-- Begin --

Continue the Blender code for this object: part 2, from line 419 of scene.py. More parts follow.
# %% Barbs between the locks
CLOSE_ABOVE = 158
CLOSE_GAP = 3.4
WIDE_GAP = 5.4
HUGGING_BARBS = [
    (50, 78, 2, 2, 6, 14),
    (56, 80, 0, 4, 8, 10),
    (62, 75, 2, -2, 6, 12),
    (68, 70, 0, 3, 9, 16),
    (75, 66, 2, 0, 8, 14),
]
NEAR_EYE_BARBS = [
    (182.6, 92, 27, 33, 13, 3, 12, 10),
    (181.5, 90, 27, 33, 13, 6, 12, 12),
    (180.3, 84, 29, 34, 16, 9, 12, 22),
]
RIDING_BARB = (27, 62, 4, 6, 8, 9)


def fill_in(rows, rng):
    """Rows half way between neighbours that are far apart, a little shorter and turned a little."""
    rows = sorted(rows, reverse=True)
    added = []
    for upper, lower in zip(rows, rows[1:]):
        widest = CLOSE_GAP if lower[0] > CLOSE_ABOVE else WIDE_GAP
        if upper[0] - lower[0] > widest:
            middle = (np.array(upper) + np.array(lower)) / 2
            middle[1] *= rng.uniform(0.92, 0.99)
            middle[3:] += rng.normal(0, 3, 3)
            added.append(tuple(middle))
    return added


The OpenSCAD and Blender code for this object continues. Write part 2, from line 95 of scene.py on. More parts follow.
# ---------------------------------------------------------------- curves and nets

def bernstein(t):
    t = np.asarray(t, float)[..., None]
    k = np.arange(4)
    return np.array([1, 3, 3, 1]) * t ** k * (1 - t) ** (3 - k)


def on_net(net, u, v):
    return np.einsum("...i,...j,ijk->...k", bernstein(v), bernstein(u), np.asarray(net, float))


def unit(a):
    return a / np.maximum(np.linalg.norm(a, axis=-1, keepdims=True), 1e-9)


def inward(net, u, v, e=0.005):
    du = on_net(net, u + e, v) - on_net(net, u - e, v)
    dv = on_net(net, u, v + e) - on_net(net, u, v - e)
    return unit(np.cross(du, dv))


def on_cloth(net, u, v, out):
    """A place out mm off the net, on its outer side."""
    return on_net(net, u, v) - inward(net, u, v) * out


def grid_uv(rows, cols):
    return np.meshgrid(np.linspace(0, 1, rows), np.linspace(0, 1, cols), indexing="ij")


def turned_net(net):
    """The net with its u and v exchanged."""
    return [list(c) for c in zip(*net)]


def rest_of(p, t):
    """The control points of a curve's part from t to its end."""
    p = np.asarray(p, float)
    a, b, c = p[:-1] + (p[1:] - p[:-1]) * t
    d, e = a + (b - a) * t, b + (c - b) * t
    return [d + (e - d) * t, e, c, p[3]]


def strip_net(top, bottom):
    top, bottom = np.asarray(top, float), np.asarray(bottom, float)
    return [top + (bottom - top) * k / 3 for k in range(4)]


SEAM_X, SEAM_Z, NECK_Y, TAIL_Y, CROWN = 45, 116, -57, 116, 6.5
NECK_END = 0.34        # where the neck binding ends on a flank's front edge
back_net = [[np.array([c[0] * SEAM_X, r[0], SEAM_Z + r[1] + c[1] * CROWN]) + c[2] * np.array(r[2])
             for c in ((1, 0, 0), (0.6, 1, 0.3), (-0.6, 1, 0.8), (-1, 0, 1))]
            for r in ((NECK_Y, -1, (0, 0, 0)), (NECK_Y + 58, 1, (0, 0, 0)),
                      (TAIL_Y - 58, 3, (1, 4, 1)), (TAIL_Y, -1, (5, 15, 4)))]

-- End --

For the listing above, give the number of lines in which the string "follow" occurs, and nothing else.

### Written response
2